Thomas A. Rowley, the elfin proprietor of a West Pratt Street bar that has been in his family since the Civil War, died of heart failure Thursday on his 80th birthday at the University of Maryland Medical Center.
Still behind the bar as recently as Thanksgiving week -- and living up to his policy of buying the first round for regulars -- Mr. Rowley spent all but three years living above the bar and recently confessed that he opened up the joint only when he felt like it.
While his visage led to many a comparison to the map of Ireland, Mr. Rowley refused to open on St. Patrick's Day because: "I can't stand the Irish when they're drinking."
Rowley's was likely the only gin mill in Baltimore to serve drinks on hand-crocheted doilies. The bar had no sign because Mr. Rowley refused to pay the city a fee to put one up. A small brass plaque on the front door reads: Thos. A. Rowley. Beers and Wines. And a green traffic light attached to the second floor signaled when the bar was open for customers. When it was off, one had to look elsewhere for a brew.
It was his habit to open the bar in the late afternoon and close around midnight when he got tired. Despite the irregular hours, Mr. Rowley drew a diverse crowd of neighborhood regulars, doctors, students, lawyers, truck drivers and other denizens of the night.
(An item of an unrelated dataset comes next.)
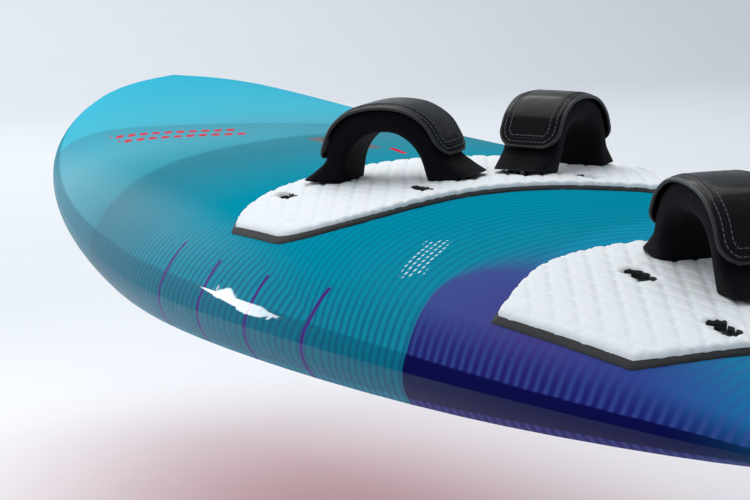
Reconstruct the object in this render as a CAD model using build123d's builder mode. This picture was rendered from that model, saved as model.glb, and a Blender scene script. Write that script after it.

A quaint and quirky Formstone rowhouse with glass-block windows at Pratt and Schroeder streets, Rowley's featured a collection of mirrors dating to the turn of the century, a red rug, no jukebox and no cigarette machine. The bar measured no more than 16 feet by 50 feet.
It was established by his great-uncle, Patrick Healy in 1862. In those days, the busy nearby shops surrounding the Mount Clare station of the Baltimore & Ohio Railroad provided plenty of business.
In was in this neighborhood that Mr. Rowley was born in a Pratt Street rowhouse. In 1934 he graduated from Mount St. Joseph High School in nearby Irvington, where he lettered in baseball.
After studying law for two years at the University of Baltimore, he took a job as an office boy at USF&G; and worked his way up to supervisor.
In 1947, he was making $5,000 a year when he decided to give up his business career to run the family bar.
When his mother, Delia, died in 1977, he closed the bar for a year. After the assassination of John F. Kennedy, he closed for two weeks and used to shut down for entire summers because the saloon wasn't air-conditioned and he loathed the folks who complained about it.
But no one could bellyache about his prices, with most beer going for a buck.
"His prices weren't even in the 20th century," said Pat Moran, Mr. Rowley's cousin. "He had to be one of the last of the old school of Irish bartenders. He was a jolly, good fellow who loved the camaraderie of the neighborhood."
One rule in the bar was to be strictly observed, and any violation could earn a miscreant permanent banishment: no foul language.
Depending upon Mr. Rowley's mood, he would have the offender apologize with all forgiven or dispense with a one-way ticket to the curb.
"He loved young people and was determined to run a clean and comfortable place," said the former Frances Kessler, 35, a federal government lawyer who became Mr. Rowley's bride two years ago.
A Mass of Christian burial will be offered at 10 a.m. tomorrow at St. Peter the Apostle Roman Catholic Church, Poppleton and Hollins streets, Baltimore.
In addition to his wife, he is survived by a sister, Eleanor Reuling of Arbutus.